Cela dit, récemment, il y a eu bien d'autres changements législatifs, concernant la taxation des immeubles détenus par des Belges à l'étranger notamment. À la suite d'un arrêt de la Cour de justice européenne, ces immeubles extra-muros vont être taxés en fonction d'un revenu cadastral (RC). Difficile de dire si la taxation qui en résultera sera in fine plus importante, puisque dépendante des règles d'évaluation du RC…
Réforme fiscale à venir
Le décret fiscal wallon porté par Jean-Luc Crucke (MR), finalement voté au Parlement wallon vendredi dernier, et le projet du ministre wallon Philippe Henry (Écolo) sur la fiscalité automobile augurent évidemment bien d'autres changements.
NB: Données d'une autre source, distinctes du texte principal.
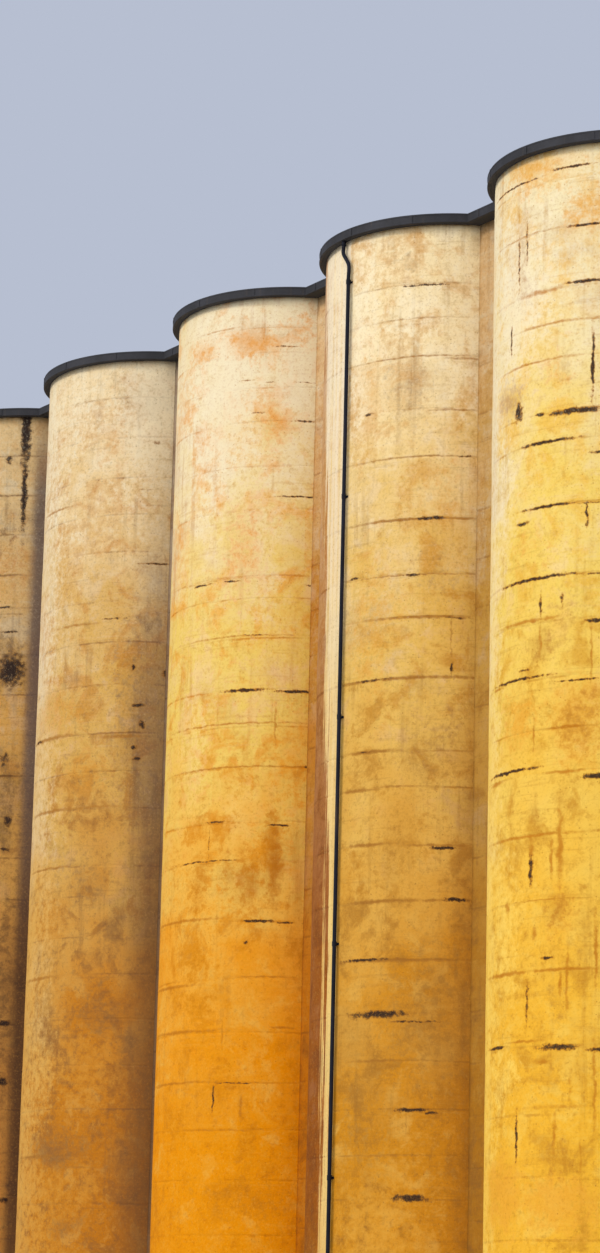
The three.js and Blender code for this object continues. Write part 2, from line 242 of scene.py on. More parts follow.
# The pale strip beside the downpipe, a painted highlight, and the painted shade on the flank left of it,
# low and high up
STRIP_HIGHLIGHT_TONES = ((0.80, 0.59, 0.22), (0.80, 0.68, 0.49))
FLANK_SHADE_TONES = ((0.50, 0.34, 0.6), (0.70, 0.54, 0.52))
# Colours of the rusty strokes, of the dark strokes and of the orange washes
RUST_INK = {
    1: (0.12, 0.05, 0.015),
    2: (0.34, 0.14, 0.022),
    3: (0.42, 0.14, 0.008),
    4: (0.30, 0.12, 0.018),
    5: (0.44, 0.15, 0.008),
}
DARK_INK = (0.020, 0.014, 0.014)
ORANGE_INK = {
    1: (0.46, 0.20, 0.04),
    2: (0.56, 0.25, 0.03),
    3: (0.70, 0.26, 0.003),
    4: (0.64, 0.31, 0.035),
    5: (0.72, 0.33, 0.03),
}

# The photograph is 600 by 1253 pixels. Its camera stands low, off the front right corner.
PHOTO_HEIGHT = 1253
SENSOR = 36.0
FOCAL_PIXELS = 3383.7
CAMERA_AT = Vector((77.008, -49.438, 1.5))
CAMERA_YAW = math.radians(57.145)
CAMERA_RISE = math.radians(12.3605)
CAMERA_ROLL = math.radians(1.3698)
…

Mais le plus important, sans doute, reste à venir. Le projet de réforme fiscale mis sur pied par le groupe d’experts mandaté par le ministre des Finances Vincent Van Peteghem (CD&V) est "costaud". Il prévoit, pour compenser la baisse substantielle des charges sur le travail, de s’attaquer aux sociétés de management, aux plus-values sur actions, aux plus-values immobilières, etc. Projet qui, d’ores et déjà, a suscité de vifs débats. Alors que la Belgique trône parmi les pays à la fiscalité sur les revenus du travail la plus lourde - le taux marginal d’imposition de 50 % est atteint dès 40 000 euros de revenus imposables -, cette taxation patrimoniale somme toute assez élevée risque de pimenter un peu plus encore les discussions à venir sur le futur projet de réforme fiscale.